Given exercise: What is needed is an exact copy of the lines from the line containing "save(group([arm_dowel(side) for side" to the line containing "if empty is", both lines included, and nothing else.

Collected data:

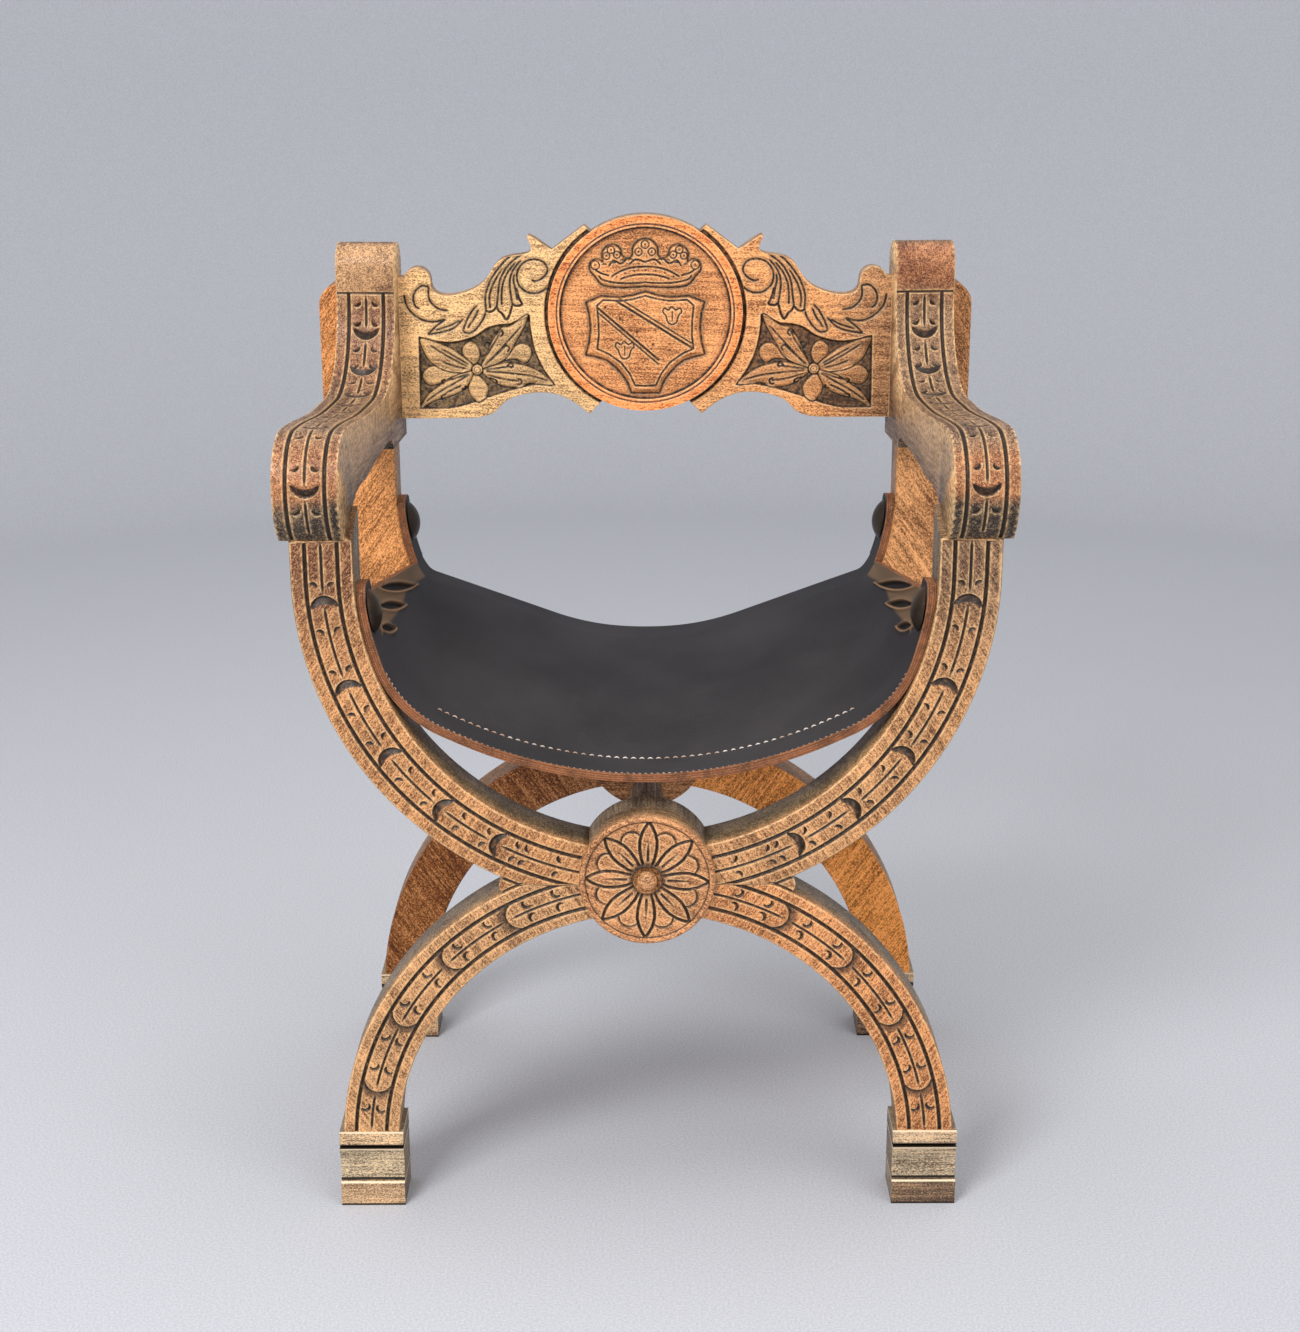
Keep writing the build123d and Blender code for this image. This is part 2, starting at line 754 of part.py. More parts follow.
with BuildPart() as back_board:
    with BuildSketch(facing_plane(board_front_depth)):
        with BuildLine():
            # lower edge, from the medallion's lower tab to the end at the armrest
            Polyline((0, medallion_height), *(tab_point(*point) for point in board_lower_tab))
            lower_edge = Spline(
                tab_point(*board_lower_tab[-1]),
                *(board_point(*point) for point in board_lower_knots),
                board_point(board_lower_edge_start, -medallion_rise),
                tangents=[board_lower_heading, (1, 0)],
            )
            Polyline(
                lower_edge @ 1,
                (arm_inner_front, board_lower_edge_height),
                (arm_inner_front, medallion_height + board_horn[0][1]),
                board_point(*board_horn[0]),
            )
            # horn, valley and volute of the upper edge, up to the medallion's upper tab
            ThreePointArc(*(board_point(*point) for point in board_horn))
            upper_edge = Spline(
                board_point(*board_horn[-1]),
                *(board_point(*point) for point in board_upper_knots),
                board_point(*board_volute_end),
                tangents=[(0, -1), board_volute_heading],
            )
            Polyline(
                upper_edge @ 1,
                *(tab_point(*point) for point in board_upper_tab),
                (0, medallion_height),
            )
        make_face()
        mirror(about=Plane.YZ)
    extrude(amount=-board_thickness)
    with BuildSketch(facing_plane(board_front_depth - medallion_projection)):
        with Locations((0, medallion_height)):
            Circle(medallion_radius)
    extrude(amount=-(medallion_projection + board_thickness))
    with BuildSketch(facing_plane(board_front_depth - medallion_projection)):
        with Locations((0, medallion_height)):
            Circle(medallion_radius - medallion_rim_width)
    extrude(amount=-medallion_sink, mode=Mode.SUBTRACT)
    split(bisect_by=arm_plane(sides["left"]), keep=Keep.TOP)
    split(bisect_by=arm_plane(sides["right"]), keep=Keep.BOTTOM)
    add(board_holes, mode=Mode.SUBTRACT)
save(back_board, "back_board")

# ---- leather sling seat --------------------------------------------------------------------
ear_radius = bowl_inner_radius - seat_clearance


def around(centre, radius, angle):
    """Point on a circle, at an angle from straight down towards the left."""
    return centre + Vector(-sin(radians(angle)), -cos(radians(angle))) * radius


def sling_arcs(rise, excess, slope, turn, cutback=0.0, reach=None):
    """Arcs of the sling's left underside, from the middle to the top of the ear.

    The broad middle arc ends at the slope, a straight run follows it, and a small turn leads
    into the ear beside the rib. The last arc stops a cutback below the ear's top, or a reach
    beyond the turn. Each arc is its centre, radius, first and last angle.
    """
    sweep = bowl_inner_radius + excess
    bowl_centre = Vector(0, bowl_centre_height)
    sweep_centre = bowl_centre + Vector(0, rise - bowl_inner_radius + sweep)
    across_slope = sweep_centre - around(sweep_centre, 1, slope)
    drop = (bowl_centre - sweep_centre).dot(across_slope) + sweep - turn
    leaves_rib = slope + degrees(acos(drop / (ear_radius - turn)))
    ear_top = degrees(acos(ear_top_drop / ear_radius) - cutback / ear_radius)
    if reach is not None:
        ear_top = leaves_rib + degrees(reach / ear_radius)
    turn_centre = around(bowl_centre, ear_radius - turn, leaves_rib)
    return [
        (sweep_centre, sweep, 0, slope),
        (turn_centre, turn, slope, leaves_rib),
        (bowl_centre, ear_radius, leaves_rib, ear_top),
    ]


def sling_section(arcs, low, high):
    """Left half of one leather layer's cross-section, between two heights above the underside."""
    with BuildSketch() as section:
        with BuildLine():
            for rise in (low, high):
                ends = []
                for centre, radius, first, last in arcs:
                    angles = (first, (first + last) / 2, last)
                    points = [around(centre, radius - rise, angle) for angle in angles]
                    ThreePointArc(*points)
                    ends.append(points)
                Line(ends[0][-1], ends[1][0])
            for centre, radius, angle in (
                (arcs[0][0], arcs[0][1], arcs[0][2]),
                (arcs[-1][0], arcs[-1][1], arcs[-1][3]),
            ):
                Line(around(centre, radius - low, angle), around(centre, radius - high, angle))
        make_face()
    return section.sketch


def sling_layer(low, high):
    """One leather layer: a band with two ears at each frame, and the sloping sheet between."""
    front_shape = (sling_front_rise, sling_front_excess, sling_front_angle, sling_front_turn)
    rear_shape = (sling_rear_rise, sling_rear_excess, sling_rear_angle, sling_rear_turn)
    front_band_end = sling_inset + ear_width
    rear_band_start = rear_face_depth - front_band_end
    bands = [
        (sling_inset, sling_section(sling_arcs(*front_shape), low, high)),
        (rear_band_start, sling_section(sling_arcs(*rear_shape), low, high)),
    ]
    sheet_ends = [
        (
            front_band_end,
            sling_section(sling_arcs(*front_shape, cutback=edge_front_cutback), low, high),
        ),
        (
            rear_band_start,
            sling_section(sling_arcs(*rear_shape, reach=edge_rear_reach), low, high),
        ),
    ]
    holes = [stud_hole(side, frame) for side in sides.values() for frame in frames]
    with BuildPart() as layer:
        for depth, section in bands:
            with BuildSketch(facing_plane(depth)):
                add(section)
            extrude(amount=-ear_width)
        for depth, section in sheet_ends:
            with BuildSketch(facing_plane(depth)):
                add(section)
        loft()
        mirror(about=Plane.YZ)
        add(holes, mode=Mode.SUBTRACT)
    return layer


save(sling_layer(0, lining_thickness), "seat_lining")
save(
    sling_layer(lining_thickness + layer_gap, seat_build_up),
    "seat_leather",
)

# ---- studs, screws and dowels --------------------------------------------------------------
def seat_stud(side, frame):
    """Large domed nail whose shank passes through both seat layers into the rib."""
    with BuildPart() as stud:
        with BuildSketch(Plane.XZ):
            with BuildLine():
                ThreePointArc(
                    (stud_radius, 0),
                    dome_middle(stud_radius, stud_dome_height),
                    (0, stud_dome_height),
                )
                Polyline(
                    (0, stud_dome_height),
                    (0, -stud_shank_length),
                    (stud_shank_radius, -stud_shank_length),
                    (stud_shank_radius, 0),
                    (stud_radius, 0),
                )
            make_face()
        revolve(axis=Axis.Z)
    stud.part.locate(stud_plane(side, frame).location)
    return stud


def group(solids):
    with BuildPart() as pieces:
        for solid in solids:
            add(solid)
    return pieces


for side_name, side in sides.items():
    for frame in frames:
        save(seat_stud(side, frame), f"{frame}_{side_name}_seat_stud")
    screws = [arm_screw(side, height) for height in arm_screw_heights]
    save(group(screws), f"{side_name}_armrest_screws")
    board_dowels = [board_dowel(side, height) for height in board_dowel_heights]
    save(group(board_dowels), f"{side_name}_board_dowels")

for frame in frames:
    save(group([hub_screw(frame)]), f"{frame}_hub_screw")
    hub_dowels = [
        hub_dowel(frame, side, member) for side in sides.values() for member in hub_dowel_heights
    ]
    save(group(hub_dowels), f"{frame}_hub_dowels")

save(group([arm_dowel(side) for side in sides.values()]), "armrest_dowels")
foot_dowels = [foot_dowel(side, frame) for side in sides.values() for frame in frames]
save(group(foot_dowels), "foot_dowels")
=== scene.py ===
from math import acos, asin, cos, pi, radians, sin, sqrt, tau

import bmesh
import bpy
import numpy as np
from bpy.props import FloatProperty, FloatVectorProperty, PointerProperty
from mathutils import Matrix, Vector
from mathutils.geometry import delaunay_2d_cdt


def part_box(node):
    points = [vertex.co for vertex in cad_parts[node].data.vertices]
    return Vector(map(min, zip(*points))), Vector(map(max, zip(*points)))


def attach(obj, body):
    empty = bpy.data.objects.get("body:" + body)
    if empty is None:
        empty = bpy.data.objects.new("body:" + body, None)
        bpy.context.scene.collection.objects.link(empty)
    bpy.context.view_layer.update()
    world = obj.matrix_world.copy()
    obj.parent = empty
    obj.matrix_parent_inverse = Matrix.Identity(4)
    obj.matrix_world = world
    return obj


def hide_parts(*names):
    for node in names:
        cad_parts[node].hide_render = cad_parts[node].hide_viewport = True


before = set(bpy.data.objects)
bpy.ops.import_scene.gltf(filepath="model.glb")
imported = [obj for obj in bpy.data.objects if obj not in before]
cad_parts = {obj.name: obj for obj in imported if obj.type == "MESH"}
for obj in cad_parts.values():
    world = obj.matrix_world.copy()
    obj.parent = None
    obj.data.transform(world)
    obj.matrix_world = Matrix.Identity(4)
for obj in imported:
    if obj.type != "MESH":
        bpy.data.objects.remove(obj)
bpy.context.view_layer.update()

bl_info = {
    "name": "Carved Savonarola Armchair",
    "version": (1, 0, 0),
    "blender": (4, 5, 0),
    "location": "3D View > Sidebar > Armchair",
    "description": "Carved wood and leather dressing for the armchair's solid frame",
    "category": "Object",
}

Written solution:
save(group([arm_dowel(side) for side in sides.values()]), "armrest_dowels")
foot_dowels = [foot_dowel(side, frame) for side in sides.values() for frame in frames]
save(group(foot_dowels), "foot_dowels")
=== scene.py ===
from math import acos, asin, cos, pi, radians, sin, sqrt, tau

import bmesh
import bpy
import numpy as np
from bpy.props import FloatProperty, FloatVectorProperty, PointerProperty
from mathutils import Matrix, Vector
from mathutils.geometry import delaunay_2d_cdt


def part_box(node):
    points = [vertex.co for vertex in cad_parts[node].data.vertices]
    return Vector(map(min, zip(*points))), Vector(map(max, zip(*points)))


def attach(obj, body):
    empty = bpy.data.objects.get("body:" + body)
    if empty is None:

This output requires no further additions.